* **TASK DETAILS**:
Repeat everything in the material exactly.

* **SOURCE MATERIAL**:
■ ■ ■ ■ ■ ■ ■

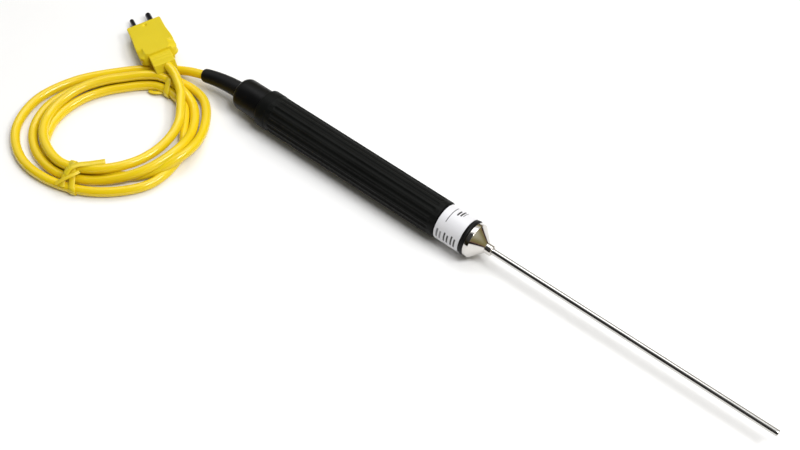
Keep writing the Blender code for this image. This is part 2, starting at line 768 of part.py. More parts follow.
def build_plug_shells(parts, cutters, materials, frame):
    half = plug_outline()
    outline = half + [(x, -y) for x, y in reversed(half)]
    split = plug_thickness / 2
    neck_rear = -plug_length
    neck_front = -plug_body_length + plug_ear_corner
    neck_half = plug_neck_width / 2
    levels = {"plug_base": (0.0, split - gap / 2), "plug_cover": (split + gap / 2, plug_thickness)}
    floors = {"plug_base": (plug_wall, split + gap),
              "plug_cover": (split - gap, plug_thickness - plug_wall)}
    necks = {"plug_base": (plug_neck_step, split - gap / 2),
             "plug_cover": (split + gap / 2, plug_thickness - plug_neck_step)}
    for name in ("plug_base", "plug_cover"):
        shell = slab(name, outline, *levels[name], parts, frame)
        shell.data.materials.append(materials["plug"])
        add_bevel(shell, plug_edge)
        neck = slab(name + "_neck", box_outline(neck_rear, neck_front, -neck_half, neck_half),
                    *necks[name], cutters, frame)
        add_bevel(neck, plug_edge)
        join(shell, as_cutter(neck), "neck")
        pocket_front = -plug_front_wall
        pocket_rear = pocket_front - plug_pocket_length
        side_wall = plug_front_width / 2 - plug_wall
        for side, pole in ((1, "positive"), (-1, "negative")):
            y_low, y_high = sorted((side * plug_rib / 2, side * side_wall))
            sides = box_outline(pocket_rear - gap, pocket_front, y_low, y_high)
            pocket = slab(f"{name}_pocket_{pole}", sides, *floors[name], cutters, frame)
            cut(shell, as_cutter(pocket), "pocket_" + pole)
        gallery = slab(name + "_gallery", box_outline(pocket_rear - plug_gallery_length, pocket_rear,
                                                      -side_wall, side_wall),
                       *floors[name], cutters, frame)
        cut(shell, as_cutter(gallery), "gallery")
        for side in (-1, 1):
            hollow_name = f"{name}_recess_{'left' if side > 0 else 'right'}"
            cut(shell, grip_recess(hollow_name, side, cutters, frame), "recess")
        if name == "plug_cover":
            cut(shell, dimple(cutters, frame), "dimple")
        for piece_name in plug_bores(cutters, frame, name):
            cut(shell, bpy.data.objects[piece_name], piece_name)


def grip_recess(name, side, cutters, frame):
    # A shallow round hollow for the finger on each ear.
    shape = bmesh.new()
    add_ball(shape, plug_grip_radius, "recess")
    flatten = Matrix.Diagonal((1.0, 1.0, plug_grip_flatness, 1.0))
    bmesh.ops.transform(shape, matrix=flatten, verts=shape.verts)
    mesh = bpy.data.meshes.new(name)
    shape.to_mesh(mesh)
    shape.free()
    recess = as_cutter(add_object(name, mesh, cutters))
    recess.parent = frame
    reach = plug_ear_width / 2 + plug_grip_radius - plug_grip_depth
    recess.location = (-plug_grip_station, side * reach, plug_thickness / 2)
    return recess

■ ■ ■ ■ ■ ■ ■

* **COMPLETE ANSWER**:
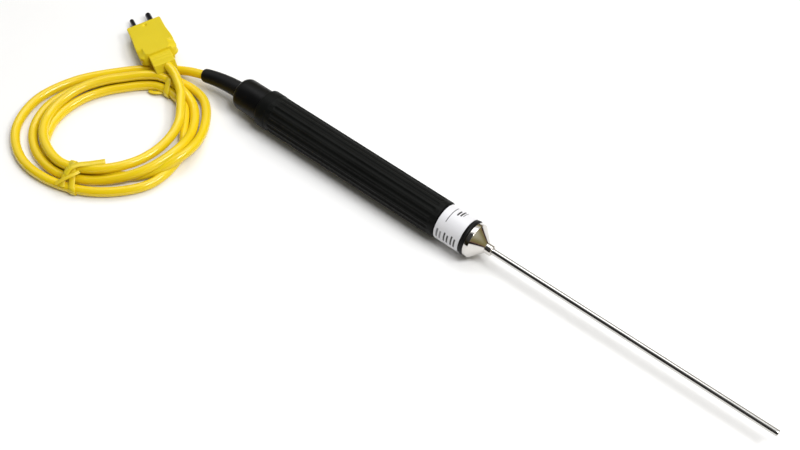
Keep writing the Blender code for this image. This is part 2, starting at line 768 of part.py. More parts follow.
def build_plug_shells(parts, cutters, materials, frame):
    half = plug_outline()
    outline = half + [(x, -y) for x, y in reversed(half)]
    split = plug_thickness / 2
    neck_rear = -plug_length
    neck_front = -plug_body_length + plug_ear_corner
    neck_half = plug_neck_width / 2
    levels = {"plug_base": (0.0, split - gap / 2), "plug_cover": (split + gap / 2, plug_thickness)}
    floors = {"plug_base": (plug_wall, split + gap),
              "plug_cover": (split - gap, plug_thickness - plug_wall)}
    necks = {"plug_base": (plug_neck_step, split - gap / 2),
             "plug_cover": (split + gap / 2, plug_thickness - plug_neck_step)}
    for name in ("plug_base", "plug_cover"):
        shell = slab(name, outline, *levels[name], parts, frame)
        shell.data.materials.append(materials["plug"])
        add_bevel(shell, plug_edge)
        neck = slab(name + "_neck", box_outline(neck_rear, neck_front, -neck_half, neck_half),
                    *necks[name], cutters, frame)
        add_bevel(neck, plug_edge)
        join(shell, as_cutter(neck), "neck")
        pocket_front = -plug_front_wall
        pocket_rear = pocket_front - plug_pocket_length
        side_wall = plug_front_width / 2 - plug_wall
        for side, pole in ((1, "positive"), (-1, "negative")):
            y_low, y_high = sorted((side * plug_rib / 2, side * side_wall))
            sides = box_outline(pocket_rear - gap, pocket_front, y_low, y_high)
            pocket = slab(f"{name}_pocket_{pole}", sides, *floors[name], cutters, frame)
            cut(shell, as_cutter(pocket), "pocket_" + pole)
        gallery = slab(name + "_gallery", box_outline(pocket_rear - plug_gallery_length, pocket_rear,
                                                      -side_wall, side_wall),
                       *floors[name], cutters, frame)
        cut(shell, as_cutter(gallery), "gallery")
        for side in (-1, 1):
            hollow_name = f"{name}_recess_{'left' if side > 0 else 'right'}"
            cut(shell, grip_recess(hollow_name, side, cutters, frame), "recess")
        if name == "plug_cover":
            cut(shell, dimple(cutters, frame), "dimple")
        for piece_name in plug_bores(cutters, frame, name):
            cut(shell, bpy.data.objects[piece_name], piece_name)


def grip_recess(name, side, cutters, frame):
    # A shallow round hollow for the finger on each ear.
    shape = bmesh.new()
    add_ball(shape, plug_grip_radius, "recess")
    flatten = Matrix.Diagonal((1.0, 1.0, plug_grip_flatness, 1.0))
    bmesh.ops.transform(shape, matrix=flatten, verts=shape.verts)
    mesh = bpy.data.meshes.new(name)
    shape.to_mesh(mesh)
    shape.free()
    recess = as_cutter(add_object(name, mesh, cutters))
    recess.parent = frame
    reach = plug_ear_width / 2 + plug_grip_radius - plug_grip_depth
    recess.location = (-plug_grip_station, side * reach, plug_thickness / 2)
    return recess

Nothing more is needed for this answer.